### WHAT NEEDS TO BE DONE
Extract the complete data exactly as given.
= = = = =
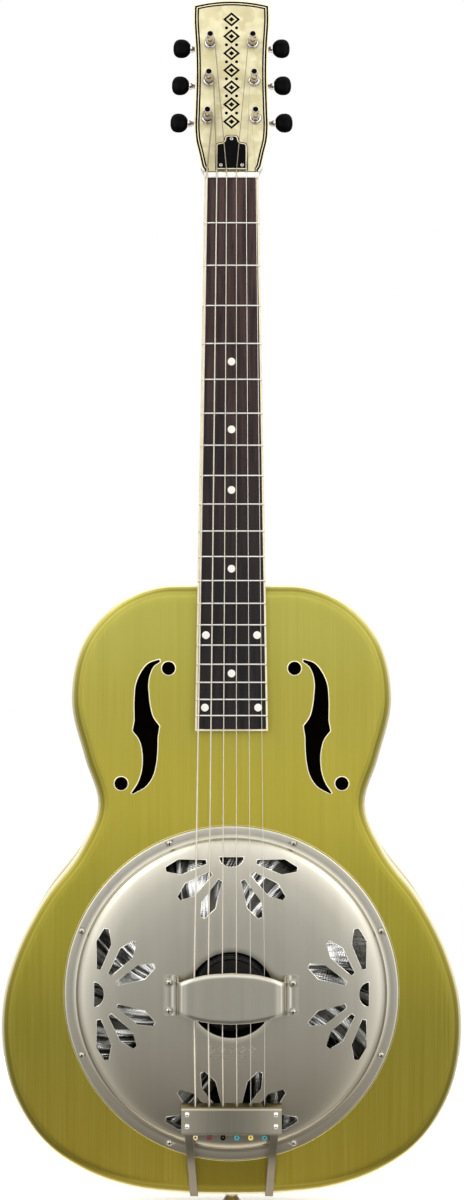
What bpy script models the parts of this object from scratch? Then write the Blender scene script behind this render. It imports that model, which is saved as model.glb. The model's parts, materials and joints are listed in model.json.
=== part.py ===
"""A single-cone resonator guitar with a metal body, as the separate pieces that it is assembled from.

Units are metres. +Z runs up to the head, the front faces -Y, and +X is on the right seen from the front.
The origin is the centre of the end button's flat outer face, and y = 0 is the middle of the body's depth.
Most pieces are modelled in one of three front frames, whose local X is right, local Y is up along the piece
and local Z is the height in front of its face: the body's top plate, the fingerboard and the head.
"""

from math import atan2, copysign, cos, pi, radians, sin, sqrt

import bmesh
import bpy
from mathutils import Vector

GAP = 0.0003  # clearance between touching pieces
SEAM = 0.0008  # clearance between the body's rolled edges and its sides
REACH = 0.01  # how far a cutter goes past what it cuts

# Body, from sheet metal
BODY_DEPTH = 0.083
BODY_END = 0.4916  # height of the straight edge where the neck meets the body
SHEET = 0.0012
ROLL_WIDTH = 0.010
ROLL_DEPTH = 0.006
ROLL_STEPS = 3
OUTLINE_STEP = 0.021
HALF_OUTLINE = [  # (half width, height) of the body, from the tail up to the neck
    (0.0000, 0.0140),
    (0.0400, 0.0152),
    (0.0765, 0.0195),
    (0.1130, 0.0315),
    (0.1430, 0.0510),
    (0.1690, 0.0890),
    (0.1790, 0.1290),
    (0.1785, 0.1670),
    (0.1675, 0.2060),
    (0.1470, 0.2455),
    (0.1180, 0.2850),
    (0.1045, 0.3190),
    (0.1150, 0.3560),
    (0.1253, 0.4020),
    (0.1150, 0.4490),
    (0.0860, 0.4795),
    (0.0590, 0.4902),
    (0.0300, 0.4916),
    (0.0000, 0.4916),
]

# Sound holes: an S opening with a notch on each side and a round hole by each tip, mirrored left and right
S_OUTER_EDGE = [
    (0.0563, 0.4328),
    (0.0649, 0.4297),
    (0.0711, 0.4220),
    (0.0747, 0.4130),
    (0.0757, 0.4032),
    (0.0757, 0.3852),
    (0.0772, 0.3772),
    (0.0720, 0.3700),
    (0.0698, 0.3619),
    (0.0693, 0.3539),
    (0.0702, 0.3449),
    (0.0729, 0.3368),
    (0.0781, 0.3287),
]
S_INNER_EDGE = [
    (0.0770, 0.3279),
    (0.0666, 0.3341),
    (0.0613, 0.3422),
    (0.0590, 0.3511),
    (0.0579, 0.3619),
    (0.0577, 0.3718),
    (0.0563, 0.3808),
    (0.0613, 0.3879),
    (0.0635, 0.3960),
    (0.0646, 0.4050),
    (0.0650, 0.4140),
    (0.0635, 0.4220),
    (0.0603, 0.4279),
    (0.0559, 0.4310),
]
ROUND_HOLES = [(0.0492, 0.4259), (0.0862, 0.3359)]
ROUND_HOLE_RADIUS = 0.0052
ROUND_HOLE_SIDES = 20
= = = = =
### FINISHED EXERCISE
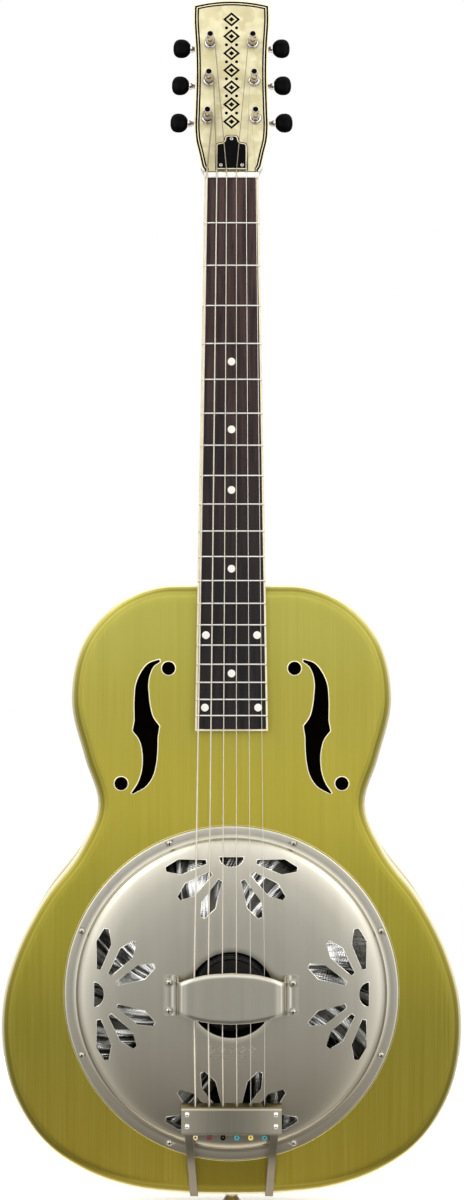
What bpy script models the parts of this object from scratch? Then write the Blender scene script behind this render. It imports that model, which is saved as model.glb. The model's parts, materials and joints are listed in model.json.
=== part.py ===
"""A single-cone resonator guitar with a metal body, as the separate pieces that it is assembled from.

Units are metres. +Z runs up to the head, the front faces -Y, and +X is on the right seen from the front.
The origin is the centre of the end button's flat outer face, and y = 0 is the middle of the body's depth.
Most pieces are modelled in one of three front frames, whose local X is right, local Y is up along the piece
and local Z is the height in front of its face: the body's top plate, the fingerboard and the head.
"""

from math import atan2, copysign, cos, pi, radians, sin, sqrt

import bmesh
import bpy
from mathutils import Vector

GAP = 0.0003  # clearance between touching pieces
SEAM = 0.0008  # clearance between the body's rolled edges and its sides
REACH = 0.01  # how far a cutter goes past what it cuts

# Body, from sheet metal
BODY_DEPTH = 0.083
BODY_END = 0.4916  # height of the straight edge where the neck meets the body
SHEET = 0.0012
ROLL_WIDTH = 0.010
ROLL_DEPTH = 0.006
ROLL_STEPS = 3
OUTLINE_STEP = 0.021
HALF_OUTLINE = [  # (half width, height) of the body, from the tail up to the neck
    (0.0000, 0.0140),
    (0.0400, 0.0152),
    (0.0765, 0.0195),
    (0.1130, 0.0315),
    (0.1430, 0.0510),
    (0.1690, 0.0890),
    (0.1790, 0.1290),
    (0.1785, 0.1670),
    (0.1675, 0.2060),
    (0.1470, 0.2455),
    (0.1180, 0.2850),
    (0.1045, 0.3190),
    (0.1150, 0.3560),
    (0.1253, 0.4020),
    (0.1150, 0.4490),
    (0.0860, 0.4795),
    (0.0590, 0.4902),
    (0.0300, 0.4916),
    (0.0000, 0.4916),
]

# Sound holes: an S opening with a notch on each side and a round hole by each tip, mirrored left and right
S_OUTER_EDGE = [
    (0.0563, 0.4328),
    (0.0649, 0.4297),
    (0.0711, 0.4220),
    (0.0747, 0.4130),
    (0.0757, 0.4032),
    (0.0757, 0.3852),
    (0.0772, 0.3772),
    (0.0720, 0.3700),
    (0.0698, 0.3619),
    (0.0693, 0.3539),
    (0.0702, 0.3449),
    (0.0729, 0.3368),
    (0.0781, 0.3287),
]
S_INNER_EDGE = [
    (0.0770, 0.3279),
    (0.0666, 0.3341),
    (0.0613, 0.3422),
    (0.0590, 0.3511),
    (0.0579, 0.3619),
    (0.0577, 0.3718),
    (0.0563, 0.3808),
    (0.0613, 0.3879),
    (0.0635, 0.3960),
    (0.0646, 0.4050),
    (0.0650, 0.4140),
    (0.0635, 0.4220),
    (0.0603, 0.4279),
    (0.0559, 0.4310),
]
ROUND_HOLES = [(0.0492, 0.4259), (0.0862, 0.3359)]
ROUND_HOLE_RADIUS = 0.0052
ROUND_HOLE_SIDES = 20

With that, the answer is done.